If you focus only on personal gain for your child, he may believe you're saying, "You're the best - and you must remain superior to others to be worthwhile." The result may be that your child will learn to be overcompetitive, to get ahead at the expense of others, to feel worthwhile only when he is No. 1.

If you recognize your child's efforts and improvement, the message he will get is, "You don't have to be perfect. Effort and improvement are important." The likely result is that he will learn to appreciate the efforts of himself and others and be more willing to try again.

Keep It Positive

Children need encouragement and approval. One way to be positive about guidance is to tell the child what behavior you want rather than what you do not want. Instead of saying, "Don't leave your school books on the couch," try saying, "I want you to pick up your school books and put them on the shelf." By phrasing your expectations in a positive way, you avoid challenging the child.

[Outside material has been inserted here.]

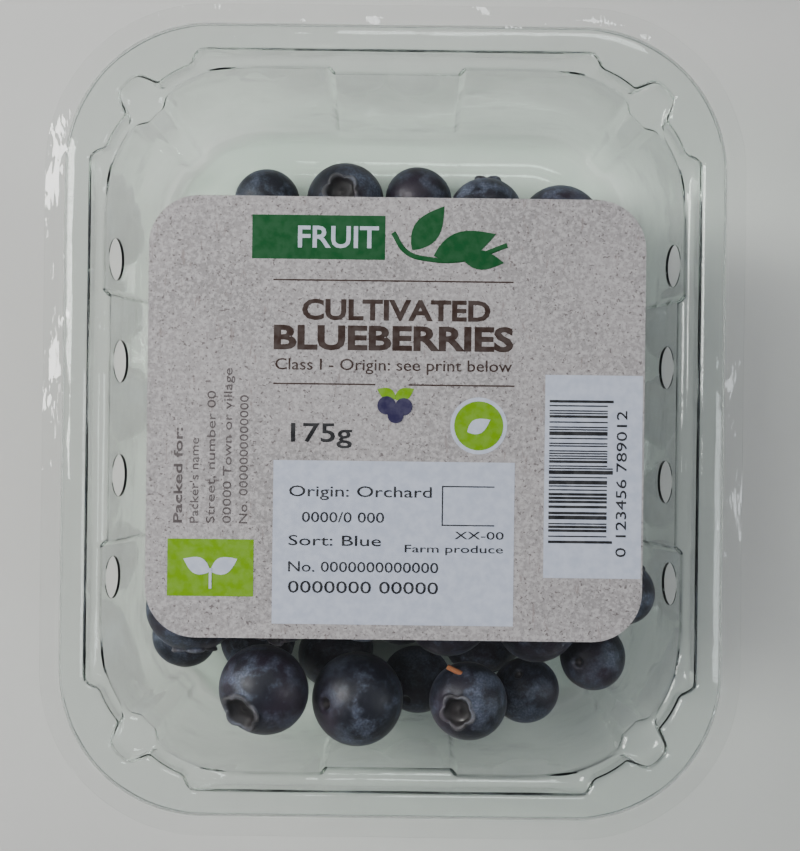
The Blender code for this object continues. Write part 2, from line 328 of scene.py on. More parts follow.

Another way of offering positive guidance is to let the child choose to do something rather than telling the child not to do something. Instead of saying, "You can't go out without a coat," try asking, "Do you want to wear your coat or your sweater?" This gives the child a sense of control. Of course, the child may say, "Neither," in which case you can explain why the coat or sweater is needed. You set a limit, communicate it clearly and avoid being negative.

When problems occur, ask yourself what the underlying causes for the misbehavior might be. (See chart.)

Reminders

  • Recognize improvements and efforts, not just accomplishments. For example, improvements in spelling or subtraction.
  • Don't wait; say it right away. Children need immediate recognition. If you wait, the child may forget what you are recognizing him for.
  • Follow through.
  • Be sincere and specific.
  • Avoid tacking qualifiers to your words of encouragement. Statements such as, "You did a good job, but..." will be discouraging. Don't give with one hand and take away with the other.